Batch vs. Stream
One of the most important core principle is the distinction between batch processing and stream processing.
-
Batch (bounded data):
Batch processing is where the processing happens of blocks of data that have already been stored over a period of time. For example, processing all the transaction that have been performed by a major financial firm in a week. This data contains millions of records for a day that can be stored as a file or record etc. This particular file will undergo processing at the end of the day for various analysis that firm wants to do.→ In Batch you process one (or sometimes more than one) file with a lot of rows.
-
Stream (unbounded data):
Stream processing is a golden key if you want analytics results in real time. Stream processing allows us to process data in real time as they arrive and quickly detect conditions within small time period from the point of receiving the data. Stream processing allows you to feed data into analytics tools as soon as they get generated and get instant analytics results.→ In Stream you process one message - in general one json-file per request.
[Source: Big Data Battle : Batch Processing vs Stream Processing]
In general we highly recommend to tune your system to be able to do stream, because streaming data processing is a chance for companies these days.
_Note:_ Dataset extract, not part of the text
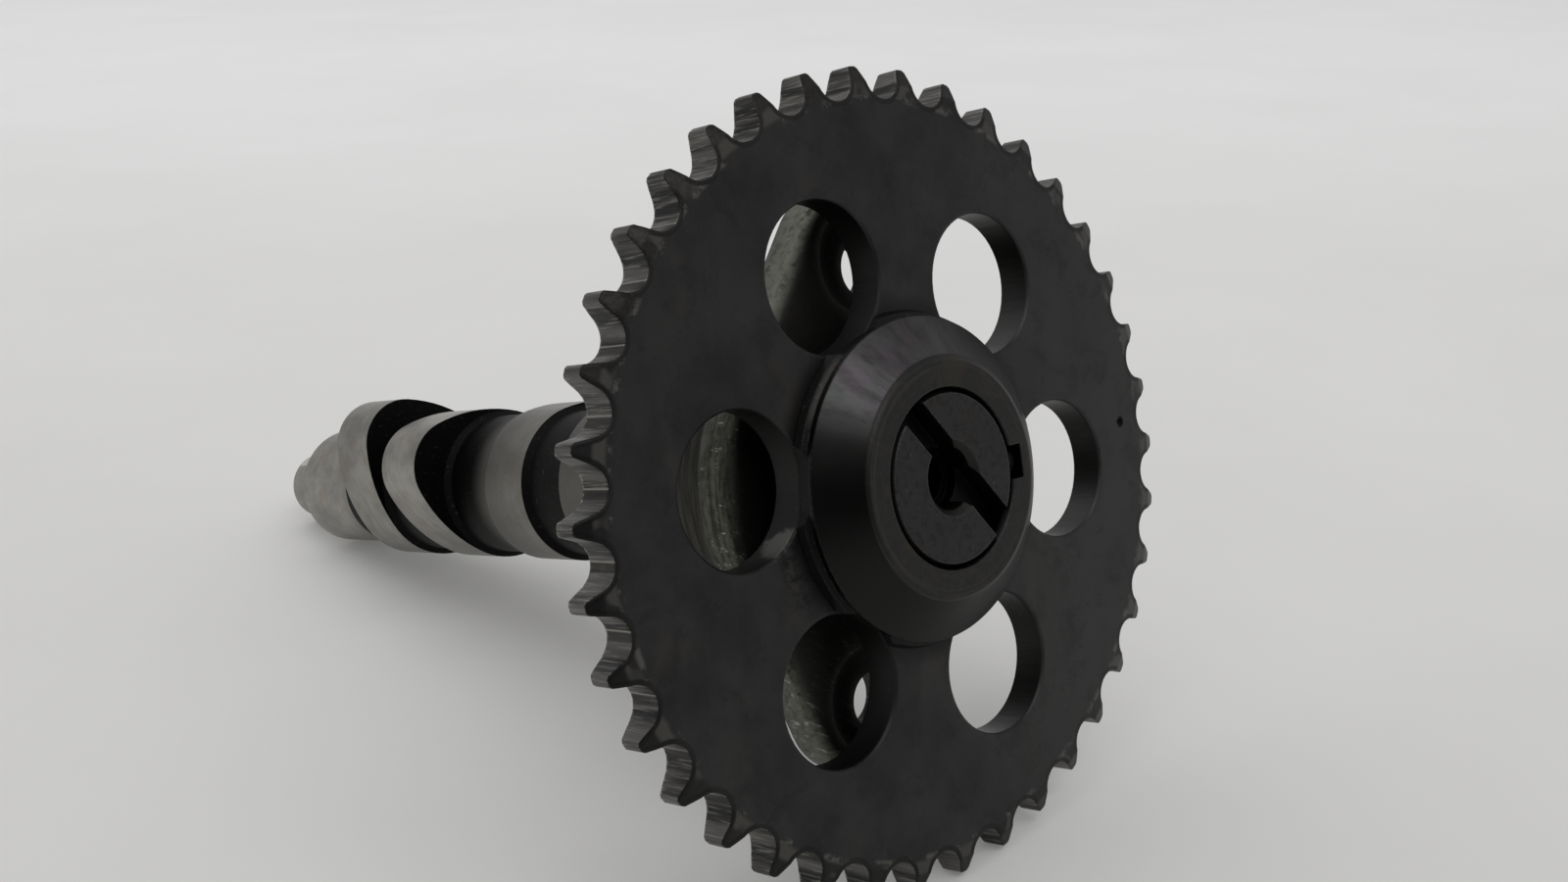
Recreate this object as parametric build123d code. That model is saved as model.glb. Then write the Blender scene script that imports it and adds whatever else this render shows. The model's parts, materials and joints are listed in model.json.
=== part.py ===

Some Examples:
- Businesses crave ever-more timely insights into their data, and switching to streaming is a good way to achieve lower latency
- The massive, unbounded datasets that are increasingly common in modern business are more easily tamed using a system designed for such never-ending volumes of data.
- Processing data as they arrive spreads workloads out more evenly over time, yielding more consistent and predictable consumption of resources.
[Source: The-world-beyond-batch-streaming-101]